Dataset excerpt ::

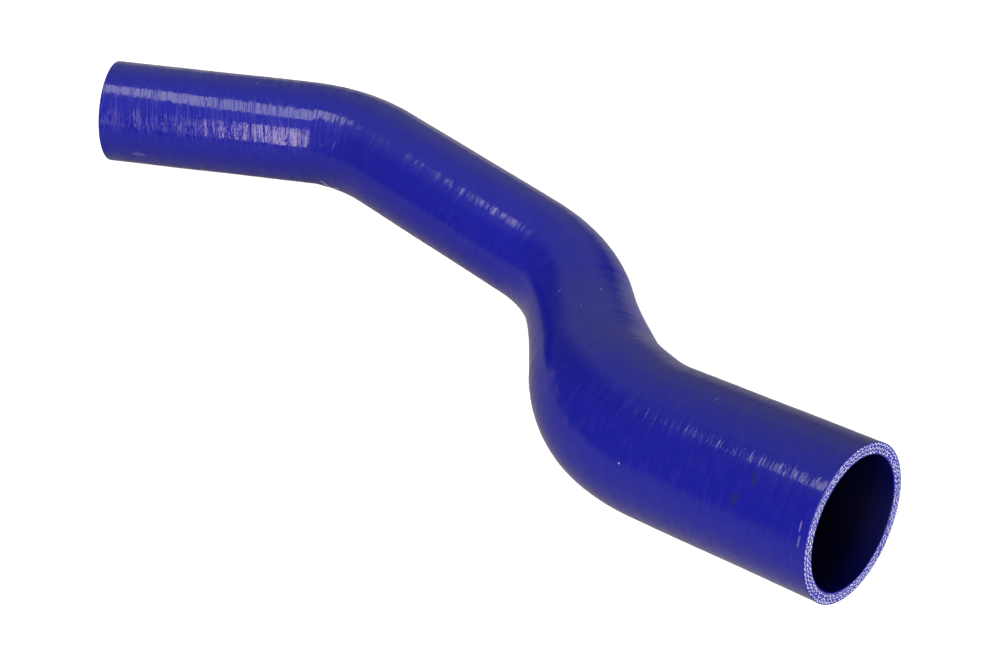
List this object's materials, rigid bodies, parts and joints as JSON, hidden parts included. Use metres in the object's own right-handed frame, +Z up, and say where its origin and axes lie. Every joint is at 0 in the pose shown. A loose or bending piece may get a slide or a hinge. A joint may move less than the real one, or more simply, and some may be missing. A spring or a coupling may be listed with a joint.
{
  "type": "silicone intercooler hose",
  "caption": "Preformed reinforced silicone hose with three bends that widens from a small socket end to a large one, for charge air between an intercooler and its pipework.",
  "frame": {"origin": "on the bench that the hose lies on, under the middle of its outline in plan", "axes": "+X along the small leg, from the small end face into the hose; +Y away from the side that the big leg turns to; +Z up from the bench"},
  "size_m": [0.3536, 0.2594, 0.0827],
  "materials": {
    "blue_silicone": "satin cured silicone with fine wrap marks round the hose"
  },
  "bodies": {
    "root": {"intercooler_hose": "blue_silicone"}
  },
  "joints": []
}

Written task :: Output the listing above word for word.

Task answer ::
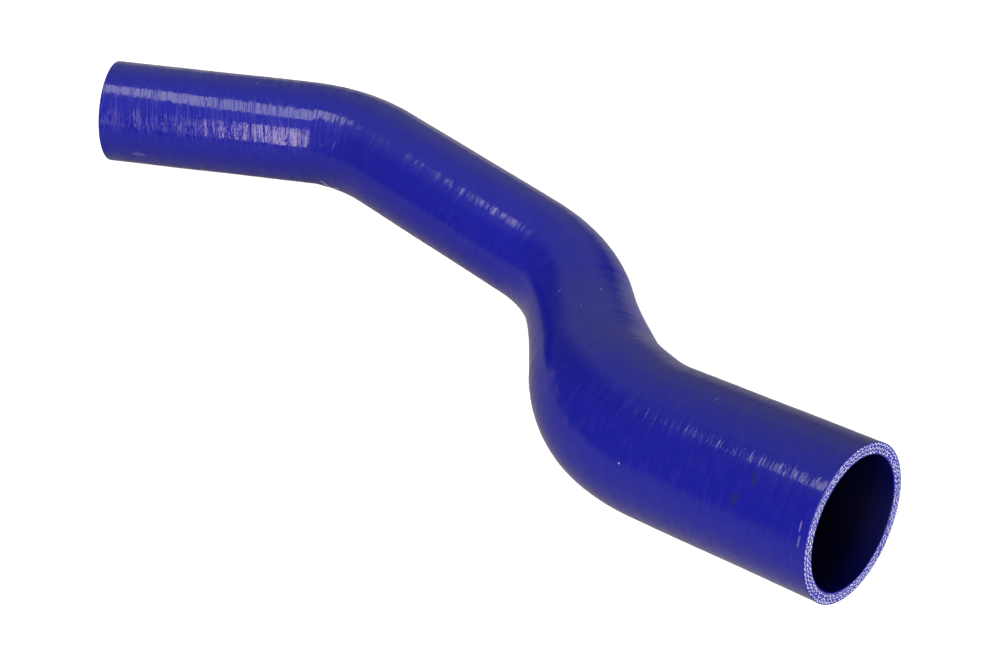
List this object's materials, rigid bodies, parts and joints as JSON, hidden parts included. Use metres in the object's own right-handed frame, +Z up, and say where its origin and axes lie. Every joint is at 0 in the pose shown. A loose or bending piece may get a slide or a hinge. A joint may move less than the real one, or more simply, and some may be missing. A spring or a coupling may be listed with a joint.
{
  "type": "silicone intercooler hose",
  "caption": "Preformed reinforced silicone hose with three bends that widens from a small socket end to a large one, for charge air between an intercooler and its pipework.",
  "frame": {"origin": "on the bench that the hose lies on, under the middle of its outline in plan", "axes": "+X along the small leg, from the small end face into the hose; +Y away from the side that the big leg turns to; +Z up from the bench"},
  "size_m": [0.3536, 0.2594, 0.0827],
  "materials": {
    "blue_silicone": "satin cured silicone with fine wrap marks round the hose"
  },
  "bodies": {
    "root": {"intercooler_hose": "blue_silicone"}
  },
  "joints": []
}